Instructions to follow: Starting with the line that contains "obj.parent = None", reproduce each line through the end of the listing below, with no other output.

Material:
____

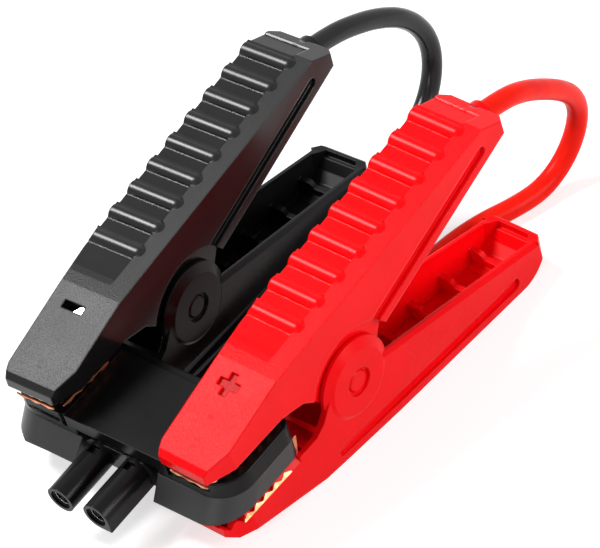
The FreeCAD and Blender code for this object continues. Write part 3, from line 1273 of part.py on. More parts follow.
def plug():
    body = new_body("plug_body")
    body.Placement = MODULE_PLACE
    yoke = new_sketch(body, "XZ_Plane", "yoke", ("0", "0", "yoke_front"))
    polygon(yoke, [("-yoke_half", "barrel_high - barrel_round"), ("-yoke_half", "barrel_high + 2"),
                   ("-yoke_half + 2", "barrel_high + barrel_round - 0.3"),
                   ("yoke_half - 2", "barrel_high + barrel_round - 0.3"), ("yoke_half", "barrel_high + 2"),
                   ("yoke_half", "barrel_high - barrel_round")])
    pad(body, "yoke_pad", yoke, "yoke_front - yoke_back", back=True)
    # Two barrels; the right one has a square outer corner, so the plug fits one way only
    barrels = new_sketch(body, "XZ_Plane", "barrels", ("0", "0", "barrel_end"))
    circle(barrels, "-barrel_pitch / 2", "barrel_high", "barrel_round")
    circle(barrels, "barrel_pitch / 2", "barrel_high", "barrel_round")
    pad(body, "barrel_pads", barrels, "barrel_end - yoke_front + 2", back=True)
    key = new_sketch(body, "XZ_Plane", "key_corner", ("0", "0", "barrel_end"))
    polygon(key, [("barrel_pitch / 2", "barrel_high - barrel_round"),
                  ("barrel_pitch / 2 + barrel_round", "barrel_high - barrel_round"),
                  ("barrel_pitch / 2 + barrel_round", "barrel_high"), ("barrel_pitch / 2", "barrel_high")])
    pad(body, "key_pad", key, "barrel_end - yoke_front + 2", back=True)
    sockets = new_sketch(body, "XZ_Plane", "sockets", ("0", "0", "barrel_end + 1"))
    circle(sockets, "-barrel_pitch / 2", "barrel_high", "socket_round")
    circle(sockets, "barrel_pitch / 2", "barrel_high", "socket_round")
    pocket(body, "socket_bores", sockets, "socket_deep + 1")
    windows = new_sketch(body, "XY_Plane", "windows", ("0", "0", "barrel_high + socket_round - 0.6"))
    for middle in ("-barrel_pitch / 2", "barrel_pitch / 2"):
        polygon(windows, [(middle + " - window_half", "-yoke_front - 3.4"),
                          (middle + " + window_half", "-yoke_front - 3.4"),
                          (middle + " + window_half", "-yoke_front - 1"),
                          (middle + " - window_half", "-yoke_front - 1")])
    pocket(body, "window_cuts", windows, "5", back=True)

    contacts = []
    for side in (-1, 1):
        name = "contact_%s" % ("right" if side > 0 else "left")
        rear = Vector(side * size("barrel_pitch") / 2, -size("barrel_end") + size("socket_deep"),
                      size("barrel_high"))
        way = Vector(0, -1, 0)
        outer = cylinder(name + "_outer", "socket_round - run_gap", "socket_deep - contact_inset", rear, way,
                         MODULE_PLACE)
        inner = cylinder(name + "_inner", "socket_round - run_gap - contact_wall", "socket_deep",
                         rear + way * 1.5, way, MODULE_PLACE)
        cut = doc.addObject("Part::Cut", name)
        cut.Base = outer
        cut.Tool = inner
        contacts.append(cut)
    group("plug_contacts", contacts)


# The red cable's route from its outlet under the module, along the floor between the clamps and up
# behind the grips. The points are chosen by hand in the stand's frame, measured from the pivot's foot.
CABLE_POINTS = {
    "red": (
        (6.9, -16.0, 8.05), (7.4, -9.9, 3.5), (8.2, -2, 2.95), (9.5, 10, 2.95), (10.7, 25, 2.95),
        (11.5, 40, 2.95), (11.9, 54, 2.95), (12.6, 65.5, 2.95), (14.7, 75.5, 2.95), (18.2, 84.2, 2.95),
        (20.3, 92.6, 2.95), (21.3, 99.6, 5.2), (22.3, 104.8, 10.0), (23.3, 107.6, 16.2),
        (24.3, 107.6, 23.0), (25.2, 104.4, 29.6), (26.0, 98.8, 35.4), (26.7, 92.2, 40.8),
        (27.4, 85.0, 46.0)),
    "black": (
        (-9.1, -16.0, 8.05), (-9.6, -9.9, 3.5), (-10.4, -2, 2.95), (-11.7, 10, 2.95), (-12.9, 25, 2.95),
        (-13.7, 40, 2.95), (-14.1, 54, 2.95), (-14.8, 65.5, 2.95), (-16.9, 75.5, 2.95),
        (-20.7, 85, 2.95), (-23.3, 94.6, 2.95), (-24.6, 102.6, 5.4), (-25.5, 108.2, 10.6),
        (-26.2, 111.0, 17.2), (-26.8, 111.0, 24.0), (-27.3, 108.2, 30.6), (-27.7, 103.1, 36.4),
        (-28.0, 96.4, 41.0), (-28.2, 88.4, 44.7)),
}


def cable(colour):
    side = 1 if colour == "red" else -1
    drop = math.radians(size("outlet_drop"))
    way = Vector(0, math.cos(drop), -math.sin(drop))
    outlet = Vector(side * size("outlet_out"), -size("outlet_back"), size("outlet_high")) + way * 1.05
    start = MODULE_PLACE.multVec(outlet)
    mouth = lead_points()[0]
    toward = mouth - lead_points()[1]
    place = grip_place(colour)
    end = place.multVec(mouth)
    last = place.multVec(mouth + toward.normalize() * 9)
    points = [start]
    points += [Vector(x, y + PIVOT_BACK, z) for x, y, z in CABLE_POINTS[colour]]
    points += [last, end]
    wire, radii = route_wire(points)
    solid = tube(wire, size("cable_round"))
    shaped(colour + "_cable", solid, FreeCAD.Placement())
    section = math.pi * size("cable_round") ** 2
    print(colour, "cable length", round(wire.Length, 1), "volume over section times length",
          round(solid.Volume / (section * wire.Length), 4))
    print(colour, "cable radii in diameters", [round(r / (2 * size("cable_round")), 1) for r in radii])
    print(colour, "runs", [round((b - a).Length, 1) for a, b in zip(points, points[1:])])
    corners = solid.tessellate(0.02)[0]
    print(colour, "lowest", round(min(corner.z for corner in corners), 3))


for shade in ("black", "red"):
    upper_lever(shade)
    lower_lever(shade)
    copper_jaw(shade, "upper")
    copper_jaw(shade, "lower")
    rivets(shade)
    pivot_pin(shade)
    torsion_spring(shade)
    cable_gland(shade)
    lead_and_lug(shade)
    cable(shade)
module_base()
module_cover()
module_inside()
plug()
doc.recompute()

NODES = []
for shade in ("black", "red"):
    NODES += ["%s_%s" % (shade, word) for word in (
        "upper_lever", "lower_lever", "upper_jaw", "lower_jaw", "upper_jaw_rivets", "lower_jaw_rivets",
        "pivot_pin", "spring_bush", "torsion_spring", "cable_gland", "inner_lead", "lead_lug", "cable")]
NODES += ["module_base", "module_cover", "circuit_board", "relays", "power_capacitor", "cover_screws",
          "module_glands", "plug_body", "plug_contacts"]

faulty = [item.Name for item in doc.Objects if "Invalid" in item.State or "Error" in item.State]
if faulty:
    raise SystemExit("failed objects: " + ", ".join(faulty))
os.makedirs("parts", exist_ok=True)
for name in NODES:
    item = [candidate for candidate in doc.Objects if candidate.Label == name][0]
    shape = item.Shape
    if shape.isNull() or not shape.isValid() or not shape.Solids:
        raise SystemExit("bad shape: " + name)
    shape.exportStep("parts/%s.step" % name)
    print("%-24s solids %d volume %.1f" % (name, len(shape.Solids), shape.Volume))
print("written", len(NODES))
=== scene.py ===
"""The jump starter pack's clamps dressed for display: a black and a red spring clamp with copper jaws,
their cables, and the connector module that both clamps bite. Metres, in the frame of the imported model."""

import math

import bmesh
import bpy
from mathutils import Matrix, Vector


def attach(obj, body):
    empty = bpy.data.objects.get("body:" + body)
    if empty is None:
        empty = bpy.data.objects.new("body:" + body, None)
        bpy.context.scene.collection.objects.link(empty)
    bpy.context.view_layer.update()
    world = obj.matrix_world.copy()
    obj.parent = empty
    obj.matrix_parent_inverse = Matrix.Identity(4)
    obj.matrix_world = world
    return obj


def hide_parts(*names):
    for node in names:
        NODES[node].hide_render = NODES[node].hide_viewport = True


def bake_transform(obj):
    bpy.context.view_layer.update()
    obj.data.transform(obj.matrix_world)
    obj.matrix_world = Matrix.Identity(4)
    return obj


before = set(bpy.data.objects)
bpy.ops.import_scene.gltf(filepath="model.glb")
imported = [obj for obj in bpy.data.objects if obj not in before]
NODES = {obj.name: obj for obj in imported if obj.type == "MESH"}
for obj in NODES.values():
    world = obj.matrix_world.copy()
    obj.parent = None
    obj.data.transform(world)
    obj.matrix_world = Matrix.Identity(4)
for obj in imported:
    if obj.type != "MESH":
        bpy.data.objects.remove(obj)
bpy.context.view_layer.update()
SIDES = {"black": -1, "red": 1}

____

Result:
    obj.parent = None
    obj.data.transform(world)
    obj.matrix_world = Matrix.Identity(4)
for obj in imported:
    if obj.type != "MESH":
        bpy.data.objects.remove(obj)
bpy.context.view_layer.update()
SIDES = {"black": -1, "red": 1}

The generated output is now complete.